Times weren’t always idyllic at PFS, and we went through some rough patches where we had to make hard decisions regarding staff allocations in a global environment. Jim’s direction was clear: We must maintain the dignity of the individual regardless of the circumstance. Maintaining employee dignity continues to be a valuable lesson in an era of a mobile workforce and reduced corporate loyalties in the face of a global workforce. While some left the company under unhappy circumstances, most left with their dignity intact.
In my opinion, Jim was the heart and soul of the company. He was an ethical leader who was not afraid to make hard choices. However, he never forgot that PFS was made up of committed and well-intended people who deserved respect and compassion. I learned most of what I know about management from Jim, and I am grateful to have worked for such as him!
Thank You and Best Wishes!
Businesses are made up of people focused on a common vision, driven by a common mission, and striving toward a common goal. The people at PFS were smart, passionate, committed, and compassionate. They deeply cared about their customers as well as each other. PFS was about leveraging technology to serve business, respecting and partnering with clients, empowering employees to do their best and treating them with dignity, and having fun while doing it! PFS was a proving ground for talent and a forge that tempered many into better business and technology leaders.

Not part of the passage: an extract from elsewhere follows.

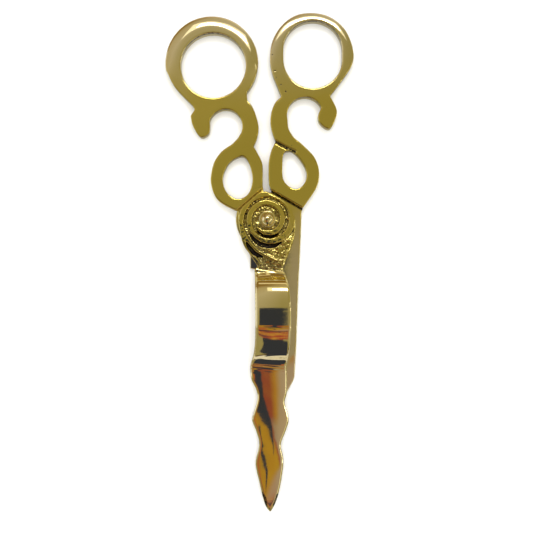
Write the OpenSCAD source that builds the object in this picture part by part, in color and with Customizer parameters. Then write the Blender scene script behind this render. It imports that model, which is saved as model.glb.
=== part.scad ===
// Wick trimmer: a pair of cast brass scissors with scrolled ring handles, a raised arch over the
// blade that holds the cut wick, and a waved dagger tip.
// Millimetres. The origin is on the pivot axis, on the plane the tool rests on. +Z is up, +Y runs
// toward the finger rings and -Y toward the tip. Drawn closed, as it lies on a table.

/* [Thickness] */
// Thickness of both handles, the full height of the flat casting
handle_t = 4.2; // [3.6:0.1:5.0]
// Thickness of the lower blade and of the disc round its pivot
blade_t = 2.0; // [1.6:0.1:2.4]
// Running gap between the two halves, measured along the pivot
face_gap = 0.1; // [0.05:0.01:0.2]
// Height of the raised spiral and rim above the boss
relief_h = 0.7; // [0.4:0.1:1.2]

/* [Arch] */
// Top of the arch above the resting plane
arch_top = 10; // [9:0.5:12]
// Thickness of the arched strip
arch_t = 1.9; // [1.5:0.1:2.1]

/* [Pivot] */
// Radius of the rivet shank
shank_r = 2.0; // [1.6:0.1:2.2]
// Radial running clearance between the shank and the upper half
shank_clearance = 0.05; // [0.02:0.01:0.09]
// Radius of the rivet's domed head
dome_r = 2.35; // [2.3:0.05:2.5]
// Height of the dome above the collar
dome_h = 1.5; // [1.0:0.1:1.9]
// Outer radius of the collar under the dome
collar_r = 2.95; // [2.7:0.05:3.2]
// Thickness of the collar
collar_t = 0.8; // [0.6:0.1:1.2]
// Radius of the lower half's pivot disc
disc_r = 11.1; // [10.6:0.1:11.4]

/* [Finger rings] */
// Radius of the round finger hole in the left handle
left_hole_r = 11.4; // [11:0.1:12]
// Radius of the ends of the oval finger hole in the right handle
right_hole_r = 10.3; // [10:0.1:11]
// Length of the straight sides of the oval hole
right_hole_straight = 3.1; // [1:0.1:4]

/* [Spiral] */
// Width of the raised spiral ridge on its first turn
ridge_w = 1.8; // [1.2:0.1:2.0]

/* [Hidden] */
$fn = 96;
upper_z = blade_t + face_gap;             // underside of the upper half over the lower one
boss_top = handle_t - 0.1;                // floor of the boss, just under the handle faces
collar_z = boss_top + face_gap;           // underside of the collar
left_ring = [-19.5, 55.1];                // centre of the left ring's outside
left_ring_r = 16.3;
left_hole = [-18.95, 53.9];               // centre of the left finger hole
right_hole = [15.95, 57.75];              // centre of the right finger hole
left_curl = [-14.6, 32.7];                // centre of the left scroll's round inside
left_curl_r = 5.9;
right_curl = [13.2, 36.6];                // centre of the right scroll's round inside
right_curl_r = 6.3;
curve_steps = 4;                          // straight pieces in each stretch of a smooth run
through = 40;                             // taller than anything that it cuts
shoulder_angle = 60;                      // direction of the step where the right handle starts
shoulder_r = 9.6;                         // distance of that step from the pivot
groove_angle = 131;                       // direction of the groove behind the left of the boss
groove_r = 9.0;
groove_w = 0.45;
groove_deep = 0.8;
disc_flat_y = 9.5;                        // the disc is cut flat here, inside the boss
tail_r = 3.2;                             // the rivet's countersunk tail
tail_h = 1.1;

// ---------- curves ----------

// One point on the smooth curve from b to c, with a and d as the points either side
function blend_point(a, b, c, d, t) =
    0.5 * (2 * b + (c - a) * t + (2 * a - 5 * b + 4 * c - d) * t * t
           + (3 * b - a - 3 * c + d) * t * t * t);

// A smooth open run through a few points, ending at the last one
function run(p) = [
    for (i = [0 : len(p) - 2], s = [0 : curve_steps - 1])
        blend_point(p[max(i - 1, 0)], p[i], p[i + 1], p[min(i + 2, len(p) - 1)],
                    s / curve_steps),
    p[len(p) - 1]
];

// A smooth closed loop through a few points
function loop(p) = [
    for (i = [0 : len(p) - 1], s = [0 : curve_steps - 1])
        let (n = len(p))
        blend_point(p[(i + n - 1) % n], p[i], p[(i + 1) % n], p[(i + 2) % n], s / curve_steps)
];

// Points along a circle from one angle to another
function arc(centre, r, from, to, steps = 14) = [
    for (i = [0 : steps])
        let (angle = from + (to - from) * i / steps)
        centre + r * [cos(angle), sin(angle)]
];

// ---------- outlines seen from above ----------

// Left handle: round ring, flank, barbed hook, open scroll and closed loop
module left_handle_solid_outline() {
    ring = arc(left_ring, left_ring_r, -41, 190, 40);
    flank = run([[-34.7, 50.6], [-33.4, 47.9], [-31.1, 44.8], [-26.1, 39.8]]);
    barb = [[-25.5, 38.6], [-25.6, 38.2], [-26.9, 36.2]];
    hook = run([[-26.9, 36.2], [-26.3, 33.3], [-24.7, 30.2], [-23.1, 28.7],
                [-21.2, 29.4], [-20.2, 31.0], [-20.2, 34.6]]);
    curl = arc(left_curl, left_curl_r, 158, -36);
    loop_outside = run([[-10.2, 28.6], [-12.3, 26.4], [-14.9, 24.7], [-16.9, 22.8], [-18.8, 19.6],
                        [-19.8, 15.0], [-19.6, 11.8], [-18.2, 7.9], [-15.6, 5.4], [-10.7, 2.9]]);
    loop_inside = run([[-1.4, 10.7], [-1.6, 12.5], [-1.6, 18.0], [-2.1, 20.6], [-4.5, 25.1]]);
    scroll_back = run([[-4.9, 25.4], [-3.5, 28.8], [-3.1, 33.0], [-4.9, 38.9], [-7.0, 41.7]]);
    polygon([each ring, each flank, each barb, each hook, each curl, each loop_outside, [0, 0],
             each loop_inside, each scroll_back]);
}

// The egg-shaped window in the left loop
module left_window() {
    polygon(loop([[-9.1, 22.1], [-13.0, 20.1], [-15.2, 16.3], [-15.6, 13.0], [-14.3, 9.6],
                  [-11.7, 7.5], [-9.1, 7.3], [-6.5, 9.2], [-5.2, 13.4], [-5.7, 17.6], [-7.1, 20.9]]));
}

module left_handle_outline() {
    difference() {
        left_handle_solid_outline();
        translate(left_hole) circle(r = left_hole_r);
        left_window();
    }
}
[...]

There are many notable CEOs, COOs, and CTOs counted among their alumni, and many new businesses arose around them. I am proud and grateful to have been part of the PFS experience.
To my former PFS colleagues, I want to thank you for sharing the PFS journey and enriching my life and career. Without you, I would be less than I am. To those who remain in service of Princeton Financial Systems’ clients and products, I wish you success in the next phase of your journey!